__DIRECTION__:
In the entries, find all lines that hold the word "caption" and copy them.

__DATA TO PROCESS__:
## Start
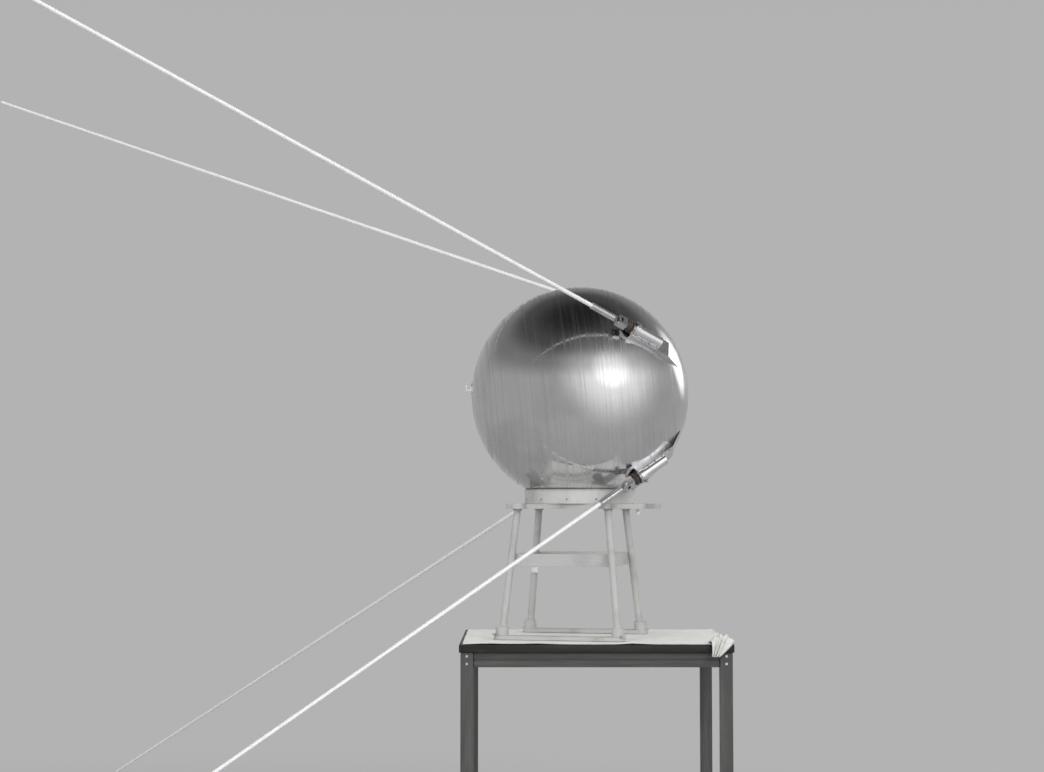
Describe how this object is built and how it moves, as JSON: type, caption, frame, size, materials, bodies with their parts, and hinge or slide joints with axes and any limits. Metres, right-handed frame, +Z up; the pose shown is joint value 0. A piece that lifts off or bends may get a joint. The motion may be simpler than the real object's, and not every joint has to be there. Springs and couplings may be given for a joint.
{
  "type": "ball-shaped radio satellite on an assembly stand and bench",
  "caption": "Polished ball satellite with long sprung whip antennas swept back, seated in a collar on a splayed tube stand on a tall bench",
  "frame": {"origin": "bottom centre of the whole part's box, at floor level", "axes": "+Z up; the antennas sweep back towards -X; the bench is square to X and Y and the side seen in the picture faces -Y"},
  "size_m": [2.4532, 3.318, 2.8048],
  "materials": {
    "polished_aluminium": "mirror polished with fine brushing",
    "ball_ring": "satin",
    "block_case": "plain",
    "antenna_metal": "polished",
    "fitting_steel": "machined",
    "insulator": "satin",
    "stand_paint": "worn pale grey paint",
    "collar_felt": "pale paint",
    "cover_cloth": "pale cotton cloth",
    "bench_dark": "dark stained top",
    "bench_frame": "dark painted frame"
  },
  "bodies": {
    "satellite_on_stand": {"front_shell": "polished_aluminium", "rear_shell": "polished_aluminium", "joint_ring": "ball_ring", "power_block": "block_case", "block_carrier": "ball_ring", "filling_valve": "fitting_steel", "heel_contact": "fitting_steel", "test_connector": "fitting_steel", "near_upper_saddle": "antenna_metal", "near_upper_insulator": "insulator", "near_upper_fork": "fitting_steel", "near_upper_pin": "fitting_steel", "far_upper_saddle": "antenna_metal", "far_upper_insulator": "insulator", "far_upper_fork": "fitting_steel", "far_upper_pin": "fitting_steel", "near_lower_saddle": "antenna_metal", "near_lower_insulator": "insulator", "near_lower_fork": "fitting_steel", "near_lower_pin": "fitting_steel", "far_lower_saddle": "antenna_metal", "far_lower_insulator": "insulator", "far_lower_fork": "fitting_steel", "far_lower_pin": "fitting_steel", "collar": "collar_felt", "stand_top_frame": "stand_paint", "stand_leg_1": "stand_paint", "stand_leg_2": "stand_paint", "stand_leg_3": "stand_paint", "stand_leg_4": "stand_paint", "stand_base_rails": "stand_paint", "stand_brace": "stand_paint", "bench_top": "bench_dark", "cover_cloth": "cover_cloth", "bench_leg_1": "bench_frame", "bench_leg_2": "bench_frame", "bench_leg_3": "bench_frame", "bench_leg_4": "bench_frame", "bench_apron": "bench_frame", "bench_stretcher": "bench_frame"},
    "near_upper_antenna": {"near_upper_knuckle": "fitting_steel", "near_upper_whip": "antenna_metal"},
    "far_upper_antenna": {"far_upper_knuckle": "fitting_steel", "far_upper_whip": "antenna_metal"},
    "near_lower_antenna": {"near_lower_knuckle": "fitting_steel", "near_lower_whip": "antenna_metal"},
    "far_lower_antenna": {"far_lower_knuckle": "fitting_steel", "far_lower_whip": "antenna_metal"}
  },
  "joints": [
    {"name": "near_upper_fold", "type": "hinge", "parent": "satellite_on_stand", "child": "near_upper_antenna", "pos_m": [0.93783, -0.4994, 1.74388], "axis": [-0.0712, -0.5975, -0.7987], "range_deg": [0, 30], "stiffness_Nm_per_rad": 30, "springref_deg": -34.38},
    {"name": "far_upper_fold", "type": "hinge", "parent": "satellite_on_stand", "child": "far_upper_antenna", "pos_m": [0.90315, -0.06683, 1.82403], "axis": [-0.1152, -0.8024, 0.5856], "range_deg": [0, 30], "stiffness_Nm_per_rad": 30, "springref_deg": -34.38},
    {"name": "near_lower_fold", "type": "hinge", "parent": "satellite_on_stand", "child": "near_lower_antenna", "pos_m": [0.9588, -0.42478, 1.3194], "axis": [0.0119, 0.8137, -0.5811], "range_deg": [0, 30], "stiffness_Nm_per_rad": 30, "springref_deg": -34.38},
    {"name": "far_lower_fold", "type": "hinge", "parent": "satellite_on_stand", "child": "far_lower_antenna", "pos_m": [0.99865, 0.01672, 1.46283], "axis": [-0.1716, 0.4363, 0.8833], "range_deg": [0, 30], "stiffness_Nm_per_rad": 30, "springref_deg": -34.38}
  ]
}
## End
## Start
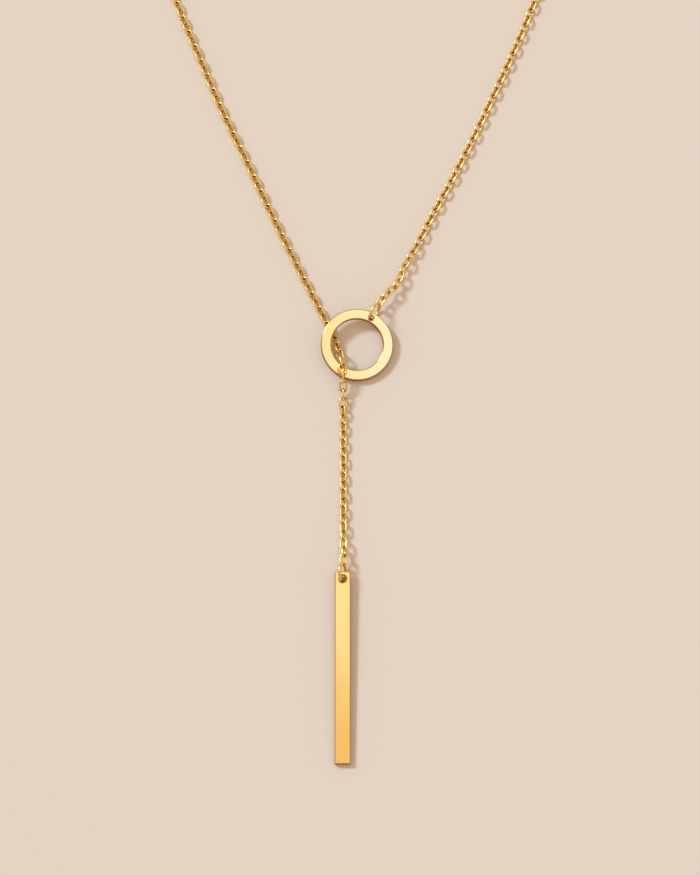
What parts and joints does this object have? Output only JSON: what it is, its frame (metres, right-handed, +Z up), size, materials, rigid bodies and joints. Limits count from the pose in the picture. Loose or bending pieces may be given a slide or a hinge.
## End
__THE COMPLETED TASK__:
Describe how this object is built and how it moves, as JSON: type, caption, frame, size, materials, bodies with their parts, and hinge or slide joints with axes and any limits. Metres, right-handed frame, +Z up; the pose shown is joint value 0. A piece that lifts off or bends may get a joint. The motion may be simpler than the real object's, and not every joint has to be there. Springs and couplings may be given for a joint.
  "caption": "Polished ball satellite with long sprung whip antennas swept back, seated in a collar on a splayed tube stand on a tall bench",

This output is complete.